US environment chief to share air pollution lessons with China

China can learn from U.S. struggles to reduce pollution as it confronts recent high-profile incidents of poor air quality paralyzing major cities, the top U.S. environmental regulator said on Monday.

Environmental Protection Agency Administrator Gina McCarthy spoke ahead of a visit to Beijing, Shanghai and other Chinese locations next week.

“While I am all too well aware of the severe air quality challenges that China now faces, I see these challenges as ones where the United States can truly speak from experience in support of China’s efforts to reduce air pollution,” McCarthy said at an event hosted by the Center for American Progress.

China is the world’s largest polluter as measured in carbon dioxide (CO2) emissions.

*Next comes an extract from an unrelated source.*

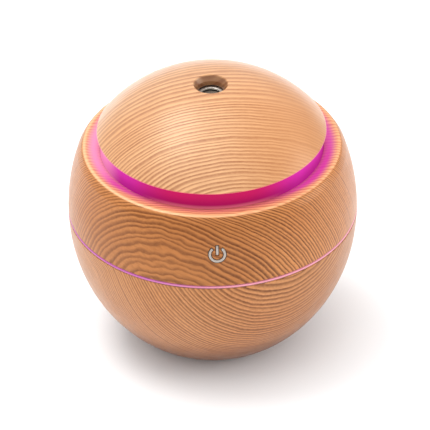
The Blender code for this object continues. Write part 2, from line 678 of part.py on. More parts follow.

In late October, choking smog forced the northern city of Harbin to shut schools and the airport and crippled traffic for a time when an index measuring particulate matter in the atmosphere soared over a reading of 1,000.

The World Health Organization says levels over 300 are considered hazardous and recommends daily levels of 20 or less. The United States aims to limit readings of the particulate matter, known as PM2.5, to 35.

China’s goals “are now to get down to the similar levels which the United States and WHO indicate need to be phased down (to) but the challenge is enormous,” McCarthy said.

During the trip McCarthy plans to visit Beijing’s air monitoring facility, which uses U.S. technology to capture detailed air quality information.

She said the availability of reliable and accurate air quality data will help officials in China’s capital better assess air issues and help China develop appropriate plans to meet whatever air quality goals they set.

It will also give Chinese citizens better access to air quality data, as public unrest over air pollution and environmental degradation continues to grow.

Finding a solution to poor air quality has become an important issue for China’s government, which highly values stability, because it ties into rising popular resentment over political privilege and income inequality.

It also threatens plans by some major cities like Shanghai, whose air pollution index on Monday surpassed 300, to attract foreign investment and multinational firms to its planned free-trade zone.

McCarthy said a public outcry for better air pollution controls in the United States before the creation of the EPA in 1970 was an impetus for stringent air pollution measures.

“Before the EPA and our landmark environmental laws in the United States, dark blankets of pollution covered our great American cities - not just Los Angeles but New York and Pittsburgh,” she said in prepared remarks.

China’s leadership has pledged to tackle air pollution using several different measures on the city, provincial and national level, such as slashing coal consumption, closing steel plants, restricting automobile usage and creating pilot carbon markets.

“For many years, China and the United States have had full and effective cooperation in the environmental field, which has played a positive role in the healthy development of bilateral ties,” China’s Foreign Ministry said in a faxed statement to Reuters.